Anyway, don't give Tinny any money, he'll just waste it on WD40 and monkey traps. Continue to support that handsome young man Joel Osteen instead as his master bathroom suite could really use another attached wing.
@NewSkeptic Re: "Anyway, don't give Tinny any money, he'll just waste it on WD40 and monkey traps."
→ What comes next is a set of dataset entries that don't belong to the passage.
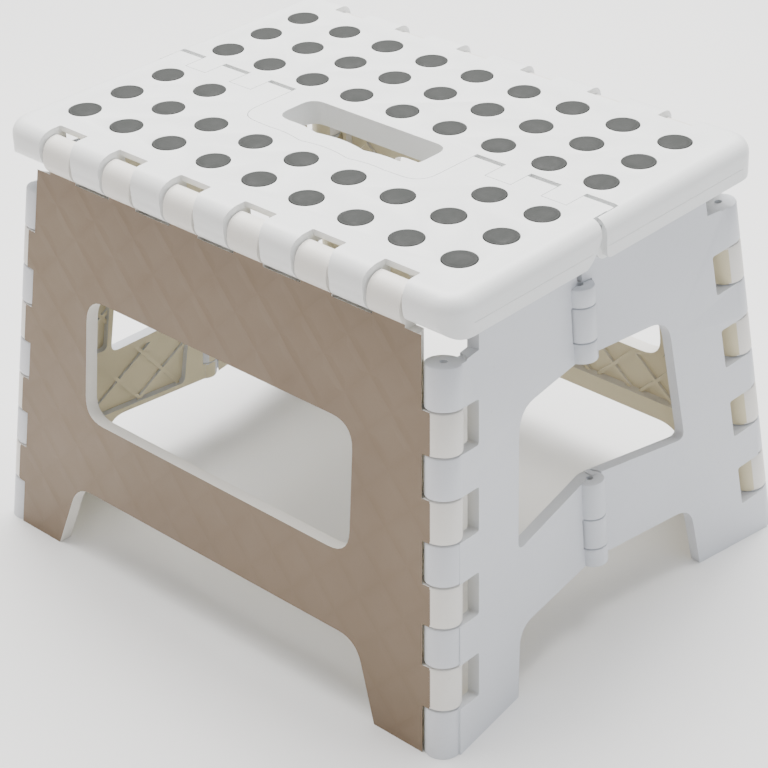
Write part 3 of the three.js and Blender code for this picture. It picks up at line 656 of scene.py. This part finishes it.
def seat_rear():
    whole = seat_blank()
    body = combine(whole, [rear_plan(0)], "INTERSECT")
    body = cut(body, [seat_hollow(1), edge_underside(1), tongue_relief()])
    body = join(body, [edge_lobes(1), *seat_ribs(1), handle_wall(), surround_wall()])
    body = cut(body, [knuckle_room(finger_spans(0), 1)])
    body = join(body, [together([beam(open_hook(), shrunk(x, GAP)) for x in finger_spans(1)])])
    body = join(body, [dot_rims(1)])
    hole = prism(handle_outline(0), HEIGHT - FAR, HEIGHT + 1)
    return cut(body, [hole, edge_bore(1), *slot_cutters(1), dot_holes(1), edge_parting_line(1)])


def grip_dots(side):
    """The rubber studs: a domed face with a pressed ring, and a plug that goes down to the web."""
    low = HEIGHT - WEB_DEPTH - WEB_THICKNESS / 2
    rise = WEB_DEPTH + WEB_THICKNESS / 2 + DOT_RISE
    r = DOT_RADIUS
    stations = [
        (0, r - 0.3),
        (0.4, r),
        (rise - 0.55, r),
        (rise - 0.25, r - 0.08),
        (rise - 0.08, r - 0.25),
        (rise, r - 0.5),
        (rise, r - 1.0),
        (rise - 0.12, r - 1.15),
        (rise - 0.12, r - 1.35),
        (rise - 0.02, r - 1.5),
        (rise, r * 0.5),
        (rise + 0.02, r * 0.1),
    ]
    studs = []
    for x, y in dot_centres(side):
        start = Vector((x, y, low))
        studs.append(lathe(start, start + Vector((0, 0, rise)), stations))
    return together(studs)


# ---- side panel ------------------------------------------------------------------------------
SIDE_TILT = math.atan(SIDE_SLOPE)
SIDE_FACE_Y = -CORNER_Y - SIDE_SLOPE * HEIGHT - CORNER_RADIUS / math.cos(SIDE_TILT)
SIDE_FRAME = Matrix.Translation((0, SIDE_FACE_Y, 0)) @ Matrix.Rotation(math.pi / 2 - SIDE_TILT, 4, "X")


def up_slope(depth):
    return (HEIGHT - depth) / math.cos(SIDE_TILT)


def side_outline(inset):
    foot = -BELOW_FLOOR - inset

    def edge(depth):
        return CORNER_X + END_SLOPE * depth - inset

    right = [
        (LEG_TOP_X + inset, up_slope(LEG_TOP_DEPTH) + inset, LEG_ROUND),
        (LEG_FOOT_X + inset, foot),
        (edge(HEIGHT), foot),
        (edge(SIDE_TOP), up_slope(SIDE_TOP) - inset),
    ]
    left = [(-c[0], *c[1:]) for c in reversed(right)]
    return rounded(right + left)


def side_opening(grow):
    low, high = up_slope(WINDOW_DEPTHS[1]) - grow, up_slope(WINDOW_DEPTHS[0]) + grow
    top, bottom, r = WINDOW_TOP_X + grow, WINDOW_BOTTOM_X + grow, WINDOW_ROUND
    return rounded([(-bottom, low, r), (bottom, low, r), (top, high, r), (-top, high, r)])


def edge_knuckle_profile():
    y, z, r = -EDGE_AXIS_Y, EDGE_AXIS_Z, EDGE_KNUCKLE_RADIUS
    crown = z + EDGE_KNUCKLE_CROWN
    profile = arc((y, z), r, -math.pi * 0.1, -math.pi, 24)
    for k in range(1, 9):
        t = k / 8
        a, b, c = Vector((y - r, z)), Vector((y - r, crown)), Vector((y + 0.5, crown))
        profile.append(tuple(a * (1 - t) ** 2 + b * 2 * t * (1 - t) + c * t * t))
    for k in range(1, 7):
        t = k / 6
        a, b, c = Vector((y + 0.5, crown)), Vector((y + 4, crown)), Vector((y + 4, z + 5))
        profile.append(tuple(a * (1 - t) ** 2 + b * 2 * t * (1 - t) + c * t * t))
    return profile


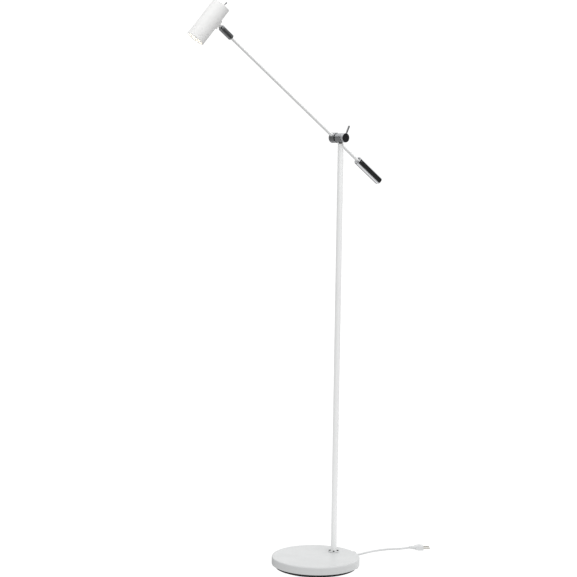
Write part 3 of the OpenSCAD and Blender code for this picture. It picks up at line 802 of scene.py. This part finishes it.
class FLOORLAMP_OT_mains_cord(bpy.types.Operator):
    """Lay the mains cord from the base through its hank to the plug"""

    bl_idname = "floorlamp.mains_cord"
    bl_label = "Mains cord"

    def execute(self, context):
        settings = context.scene.lamp_cord
        data = bpy.data.curves.new("mains_cord", "CURVE")
        data.dimensions = "3D"
        data.bevel_depth = settings.diameter / 2
        data.bevel_resolution = 5
        data.use_fill_caps = True
        line = [Vector(p) * MM for p in (*LEAD_IN, *hank_line(settings.turns), *RUN)]
        spline = data.splines.new("BEZIER")
        spline.resolution_u = 6
        spline.bezier_points.add(len(line) - 1)
        for point, place in zip(spline.bezier_points, line):
            point.co = place
            point.handle_left_type = point.handle_right_type = "AUTO"
        cord = object_of("mains_cord", data)
        data.materials.append(FINISHES["cord_white"])
        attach(cord, "stand")
        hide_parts("cord_lead_in", "cord_hank", "cord_run")
        self.plug()
        self.tie()
        return {"FINISHED"}

    def tie(self):
        """A flat band wound once round the hank, with its end tucked over itself."""
        wide, tall, thick = 63.6, 12.2, 0.7
        bm = soften(block((6, wide, tall), (0, 0, 6.4)), 2.6, 5)
        caps = [f for f in bm.faces if abs(f.normal.x) > 0.99]
        bmesh.ops.delete(bm, geom=caps, context="FACES_ONLY")
        bmesh.ops.recalc_face_normals(bm, faces=bm.faces)
        bmesh.ops.solidify(bm, geom=bm.faces, thickness=thick)
        tail = soften(block((6, 16, 0.8), (0.4, 9, tall + 0.5)), 0.3, 2)
        join(bm, tail, at=(Matrix.Translation((0, 0, 0.2)),))
        tail.free()
        hank = HANK.copy()
        hank.translation = hank.translation * MM
        return piece("hank_band", bm, hank, "stand", "tie_white", "tie_white", "cord_tie")

    def plug(self):
        """A two-pin plug: a rounded body with grip ribs and a stepped neck for the cord."""
        heading = math.radians(50)
        place = Matrix.Translation(Vector(RUN[-1]) * MM) @ Matrix.Rotation(heading, 4, "Z")
        place = place @ Matrix.Rotation(math.radians(90), 4, "Y")
        neck = lathe(
            [
                (2.9, 0),
                (3.8, 0),
                (4.1, 0.4),
                (4.3, 3.0),
                (3.9, 3.2),
                (4.0, 4.2),
                (4.5, 4.4),
                (4.8, 7.2),
                (4.3, 7.4),
                (4.4, 8.4),
                (5.0, 8.6),
                (5.4, 11.6),
                (4.9, 11.8),
                (5.0, 12.8),
                (5.7, 13.0),
                (6.0, 17.5),
                (2.9, 17.5),
                (2.9, 0),
            ],
            40,
        )
        bm = block((14, 25, 24), (0, 0, 28))
        bmesh.ops.scale(bm, vec=(0.92, 0.78, 1), verts=[v for v in bm.verts if v.co.z < 20])
        soften(bm, 2.6, 4)
        rib = soften(block((14.6, 1.2, 9), (0, 0, 29)), 0.4, 2)
        bmesh.ops.scale(rib, vec=(0.97, 1, 1), verts=rib.verts)
        join(
            bm,
            rib,
            at=[Matrix.Translation((0, side * step, 0)) for side in (-1, 1) for step in (3, 6, 9)],
        )
        join(bm, neck)
        rib.free()
        neck.free()
        return piece("mains_plug", bm, place, "stand", "plug_white", "plug_white", "plug_body")


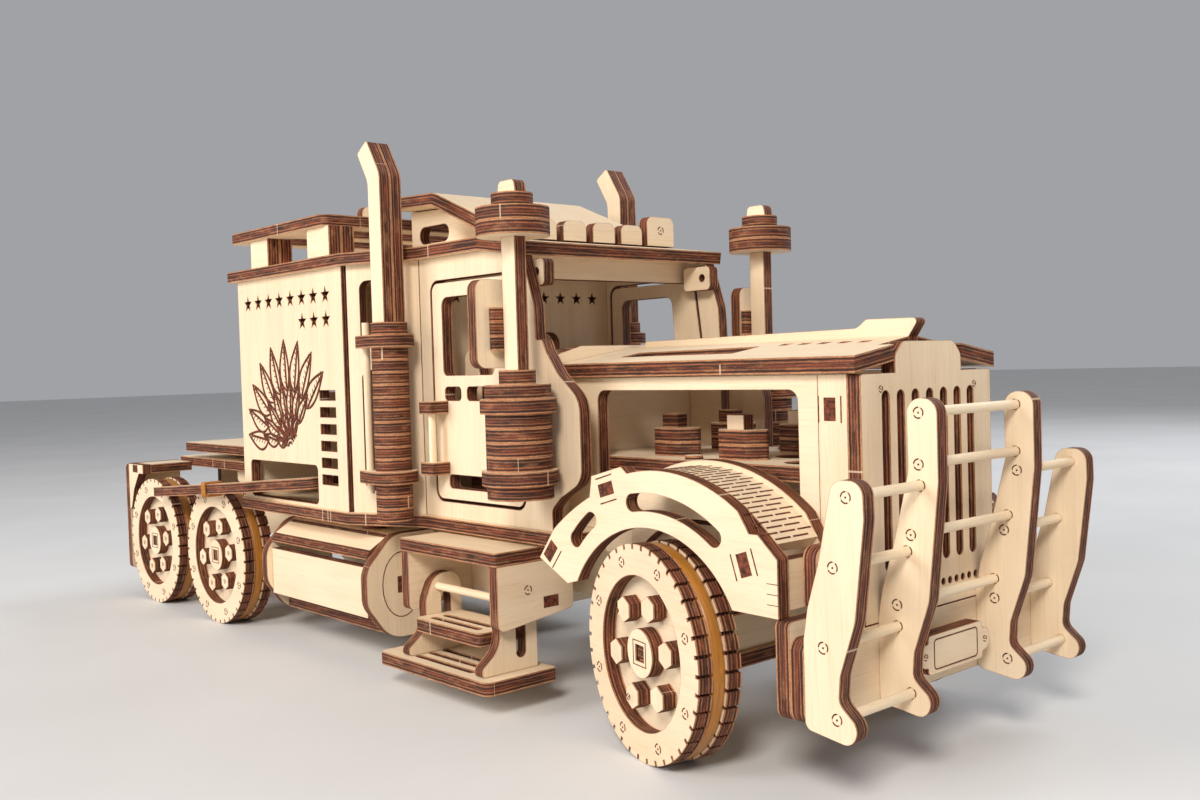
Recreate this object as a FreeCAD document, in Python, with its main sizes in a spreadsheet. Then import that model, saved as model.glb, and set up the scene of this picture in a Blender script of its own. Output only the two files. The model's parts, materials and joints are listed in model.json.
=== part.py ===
import FreeCAD, Part
import math
import os
import re
import Sketcher
from types import SimpleNamespace

# A plywood truck tractor kit. Every flat piece is laser cut from one sheet thickness, every round
# stick is the same dowel. +X points forward, +Y to the driver's left, +Z up; the origin lies on the
# ground under the middle of the whole model. All sizes are millimetres.

SIZES = {
    "ply": (4.0, "thickness of the plywood sheet"),
    "dowel_radius": (1.2, "radius of the round sticks"),
    "running_gap": (0.05, "radial room of a turning stick in its hole"),
    "base_low": (48.4, "underside of the floor plate"),
    "roof_low": (136.0, "underside of the roof plate"),
    "cab_half": (41.3, "half width of the cab, outside"),
    "sleeper_half": (54.2, "half width of the sleeper, outside"),
    "hood_half": (28.4, "half width of the hood, outside"),
    "rail_half": (20.0, "half width of the frame over its rails"),
    "sleeper_rear": (-84.0, "rear face of the sleeper"),
    "sleeper_front": (-4.0, "where the sleeper side turns in"),
    "cab_rear": (24.3, "where the cab side starts"),
    "hood_rear": (82.2, "rear end of the hood"),
    "radiator_rear": (175.5, "rear end of the radiator posts"),
    "grille_rear": (184.0, "rear face of the grille panel"),
    "bumper_half": (51.4, "half width of the bumper"),
    "bumper_low": (19.0, "underside of the bumper"),
    "guard_rear": (188.0, "rear edge of the guard plates"),
    "guard_inner": (23.5, "outer face of the inner guard plates"),
    "wheel_radius": (27.5, "radius over the tread"),
    "wheel_opening": (19.6, "radius of the opening in the tyre ring"),
    "band_radius": (27.2, "outer radius of the rubber band"),
    "rim_radius": (24.0, "radius of the rim disc"),
    "hub_radius": (6.2, "radius of the hub disc"),
    "lug_radius": (3.4, "corner radius of a lug nut"),
    "lug_circle": (12.6, "radius of the lug nut circle"),
    "axle_square": (4.2, "side of the square axle end"),
    "axle_radius": (2.5, "radius of the round axle"),
    "rear_wheel_face": (56.9, "outer face of the rear wheels"),
    "front_wheel_face": (54.7, "outer face of the front wheels, steered"),
    "rear_axle_x": (-172.4, "rearmost axle"),
    "mid_axle_x": (-108.3, "middle axle"),
    "front_axle_x": (139.3, "front axle at the right-hand wheel"),
    "kingpin_x": (140.95, "kingpins, along the truck"),
    "kingpin_y": (41.5, "kingpins, from the middle"),
    "steer_angle": (-14.0, "angle that the front wheels are built at"),
    "track_arm": (12.0, "length of the steering arms"),
    "fender_inner": (31.4, "inner radius of the fender arch"),
    "fender_outer": (47.2, "outer radius of the fender arch"),
    "fender_x": (143.1, "centre of the outer fender arch, along the truck"),
    "fender_z": (26.3, "centre of the outer fender arch, height"),
    "hood_edge": (96.6, "underside of the hood at its side"),
    "hood_ridge": (101.0, "underside of the hood at the ridge"),
    "deck_low": (58.6, "underside of the rear deck"),
    "engine_deck_low": (69.4, "underside of the engine deck"),
    "kingpin_bore": (3.0, "radius of the fifth wheel's hole"),
    "muffler_x": (22.0, "exhaust stack, along the truck"),
    "muffler_y": (52.0, "exhaust stack, from the middle"),
    "cleaner_x": (89.7, "air cleaner, along the truck"),
    "cleaner_y": (52.6, "air cleaner, from the middle"),
    "lever_low": (58.5, "underside of the release lever at its pin"),
    "lever_x": (-34.0, "release lever pin, along the truck"),
    "lever_y": (-47.0, "release lever pin, from the middle"),
    "lever_lean": (-4.6, "angle that the release lever droops at"),
    "saddle_low": (65.8, "underside of the fifth wheel"),
}

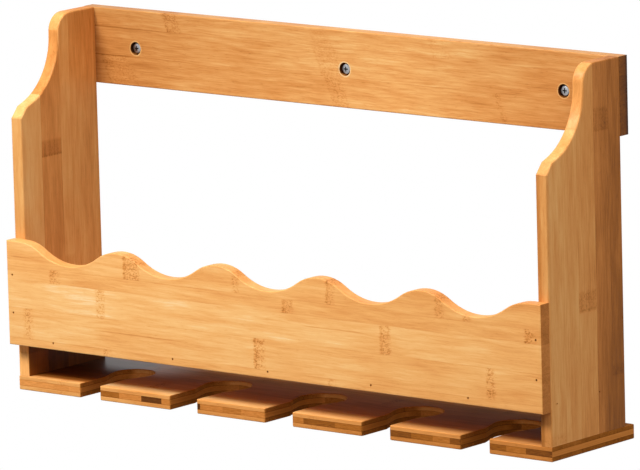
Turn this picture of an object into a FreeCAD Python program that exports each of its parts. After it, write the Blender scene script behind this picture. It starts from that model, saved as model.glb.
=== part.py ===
"""Bamboo wall rack for wine bottles and stemmed glasses, in millimetres.

The bottles stand on a shelf behind a front panel with a wavy top. The glasses hang upside down from the
bottom board, with their stems in its slots and their feet in the gap under the shelf. Three screws through
the back rail hold the rack on the wall.

The origin is where the middle wall screw meets the wall. X runs to the right as seen from the front,
Y into the wall and Z up, so the whole rack is at Y below zero, apart from the free ends of the wall screws.
"""
import FreeCAD, Part
import math
import os
import Sketcher

doc = FreeCAD.newDocument("bottle_and_glass_rack")
sheet = doc.addObject("Spreadsheet::Sheet", "Sizes")


# Driving dimensions, in millimetres and degrees
SIZES = {
    # The rack as a whole
    "overall_width": 600,  # over the outer faces of the side panels
    "side_depth": 105,  # side panel, from its back edge to its front edge
    "side_height": 322,  # side panel, above the glass board
    "side_thickness": 12,  # side panel

    # The S-shaped front edge of the side panels
    "sweep_reach": 54,  # how far the front edge sweeps out from the top of the panel to its foot
    "top_corner_radius": 17,  # rounded corner at the top of the front edge
    "upper_edge_length": 2,  # straight front edge under the rounded corner
    "hollow_radius": 60,  # hollow curve under the upper edge
    "sweep_angle": 69,  # turn from the upper edge to the slope, in degrees
    "shoulder_length": 13,  # bevel between the slope and the lower front edge
    "shoulder_angle": 41,  # bevel, from the upright, in degrees
    "side_edge_radius": 1.5,  # rounding of the side panel's front and top edges

    # The rail across the back
    "rail_height": 69,  # back rail
    "rail_thickness": 12,  # back rail

    # The front panel and its wavy top edge
    "front_thickness": 12,  # front panel
    "front_low_height": 77.5,  # front panel's height in the dips of the wave
    "wave_depth": 17.5,  # from the crests to the dips
    "wave_end": 15,  # straight end of the wave, from the last crest to the panel's end
    "crest_radius": 41,  # crests of the wave; the dips between them are flatter
    "edge_radius": 1,  # rounding of the other boards' edges

    # The shelf that the bottles stand on
    "shelf_thickness": 12,  # bottle shelf
    "foot_gap": 30.5,  # room for the glasses' feet, between the glass board and the shelf

    # The glass board and its slots
    "board_thickness": 13,  # glass board
    "slot_margin": 83.2,  # from the board's end to the middle of the outermost slot
    "slot_mouth": 30,  # width of a slot between its straight sides
    "narrow_slot_mouth": 22.5,  # the same of the leftmost slot
    "slot_throat": 35,  # length of the straight sides, from the front edge
    "chamber_radius": 22.5,  # round end of a slot
    "narrow_chamber_radius": 19.5,  # the same of the leftmost slot
    "funnel_length": 25.5,  # from the end of the straight sides to the centre of the round end
    "tongue_corner_radius": 2,  # corners of the tongues beside the slots

    # The wall screws in the rail
    "wall_screw_margin": 59.5,  # outer wall screws, from the rail's ends
    "recess_depth": 5,  # recess round a wall screw's head
    "recess_play": 3.6,  # how much wider the recess is than the head
    "wall_hole_play": 0.5,  # how much wider the hole under the recess is than the screw
    "wall_head_diameter": 8.4,  # wall screw's head
    "wall_head_height": 3,  # wall screw's head, at its rim
    "wall_head_crown": 0.6,  # how far the head's middle stands above its rim
    "wall_shank_diameter": 3.6,  # wall screw's plain shank, in the rail
    "wall_thread_diameter": 4.5,  # wall screw's threaded part, from the wall on
    "wall_thread_length": 24,  # threaded part, without its point
    "wall_point_length": 4,  # wall screw's point
    "cross_width": 1.2,  # arm of the cross recess in a screw's head
    "cross_span": 4.6,  # cross recess over two arms
    "cross_depth": 1.8,  # cross recess

    # The hidden countersunk screws through the glass board and the rail into the side panels
    "screw_diameter": 3.6,  # assembly screw
    "screw_length": 29,  # assembly screw with its head, without its point
    "screw_point_length": 3,  # assembly screw's point
    "screw_head_diameter": 6.8,  # assembly screw's countersunk head
    "screw_setback": 24,  # base screws, from the side panel's front and back edges
    "rail_screw_margin": 14,  # rail screws, from the rail's top and bottom edges

    # The brads that hold the front panel and the shelf
    "brad_diameter": 1.6,  # brad, and the hole it makes
    "brad_length": 25,  # brad
    "brad_sink": 1,  # how deep the brad's head lies under the surface
    "first_brad_margin": 52,  # leftmost brad through the front panel into the shelf, from the left end
    "second_brad_offset": 109,  # second brad, to the left of the middle
    "third_brad_offset": 1,  # third brad, to the left of the middle
    "fourth_brad_offset": 114,  # fourth brad, to the right of the middle
    "last_brad_margin": 80,  # rightmost brad, from the right end
    "side_brad_low": 29.5,  # lower brad into a side panel, above the front panel's bottom edge
    "side_brad_high": 64,  # upper brad into a side panel, above the front panel's bottom edge
    "shelf_brad_front": 8.5,  # front brad into the shelf's end, from the side panel's front edge
    "shelf_brad_back": 36,  # back brad into the shelf's end, from the side panel's back edge
}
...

No, no, no. That is incorrect. I already have all the traps I need. The money will be spent on monkey BAIT and tranquilizers... (and WD40). Trapping is just a fun hobby for me, actually. What makes it so entertaining is that no matter how many times he gets caught, Cog keeps falling for the same traps every time. It just doesn't get old watching him sneak up to the trap the exact same way each and every time as if, "Ha! THIS time it won't get me." But then... *BOING!*... he triggers the activator, the noose tightens around his ankle and... *SWOOSH!*... up into the air he goes to be suspended just out of reach of the banana below him. Cracks me up every time... *chuckle*... Of course, I then have to tranquilize him (from a distance) before setting him loose. Otherwise, I end up covered in poo. (Had to learn that lesson the hard way... *shudder*...) Oh, that reminds me, I need some more CO2 cartridges for the tranquilizer gun... *makes note on note pad*... Now accepting donations, by the way.
I will set up a GoFundMe page to pay for the CO2 cartridges and tranquilizer.
And videos of the classic Roadrunner series, to provide inspiration for more traps.
"Holy Shit!!! I have been resurrected! Just like "THUNK! THUNK! THUNK!" Jeesssssssuuuuuxx.